NL: SATIRE: Dead wolf with a side order of cucumber

It might be the silly season for news, but a dead wolf is a great way of generating headlines, writes Robin Pascoe.

With parliament in recess until the beginning of September, when the nitty gritty of how to slash €6bn from the budget will be worked out, Dutch news organisations are now winding down.

Newspapers stop publishing big fat weekend supplements, magazines produce double issues so they can all have a few weeks off and television correspondents produce weekly columns about some odd happening wherever they happen to be to make up for the lack of news.

Traditionally in the Netherlands, the silly season is known as ‘komkommertijd’ and one of its staples is animal stories. DutchNews.nl is quite happy to join in.

Roadkill

So true to form, this year we’ve had articles about a dead wolf, found on the side of a road near Luttelgeest – a small settlement in the middle of nowhere on the reclaimed land of the Noordoost polder. Exciting stuff.

The wolf was headline news. Experts from the Naturalis centre in Leiden examined the fur and feet live on television and VVD politicians immediately declared all wolves which dare to venture into the Netherlands should be shot on sight.
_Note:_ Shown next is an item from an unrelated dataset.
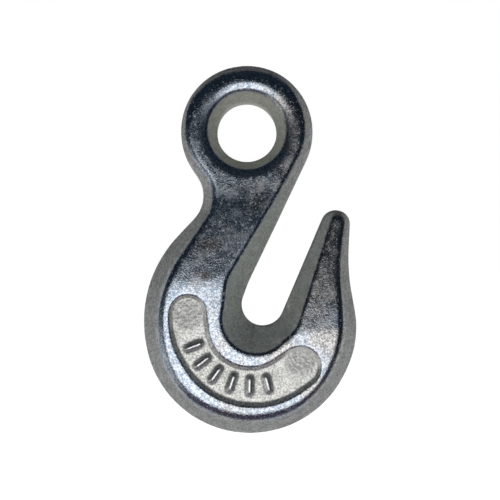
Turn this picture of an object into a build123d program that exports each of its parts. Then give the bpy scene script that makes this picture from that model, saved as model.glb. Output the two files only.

This, according to news agency ANP, was a cabinet split with the much more friendly Labour party which welcomes the return of the oh-so-fluffy rabbit killer. If the wolf really is back, that is.

Joke

But then along come the spoilsports of wildlife group Faunabeheer Flevoland, which declared the dead wolf was dumped there by someone for fun, just to see what the media and the rest would make of it.

Cue a new round of headlines declaring the dead wolf to be a joke and a fake. The reasoning? Well, the wolf’s last meal was beaver and there are not many of those in Flevoland, said a spokesman.

More than that, they had not received any reports of a car hitting a large animal. But if you killed the Netherlands’ first wolf in 150 years, would you report it to the authorities – especially if you only have third-party car insurance?

Culprit

So who might be responsible for fooling the good people of the Netherlands into thinking wolves have made a return?

The Faunabeheer Flevoland spokesman told Nos television he thinks the wolf was killed in Germany or Poland and brought to the Netherlands deliberately.

How does he know this? We’ve all watched CSI? So have they tracked down the pollen in its fur or analysed the soil between its claws, or found traces of paint deep in its wounds? Perhaps even carried out a reconstruction of the crash?

No. Mr Faunabeheer Flevoland thinks the wolf is foreign and was ‘picked up and dumped’ by some of the ‘many’ Polish people who live and work around Luttelgeest.

Ah, that explains it. Those pesky Poles are at it again. Not content with stealing our jobs and single-handedly lowering wage levels, they are also taking over the summer news season’s fascination with animal stories as well.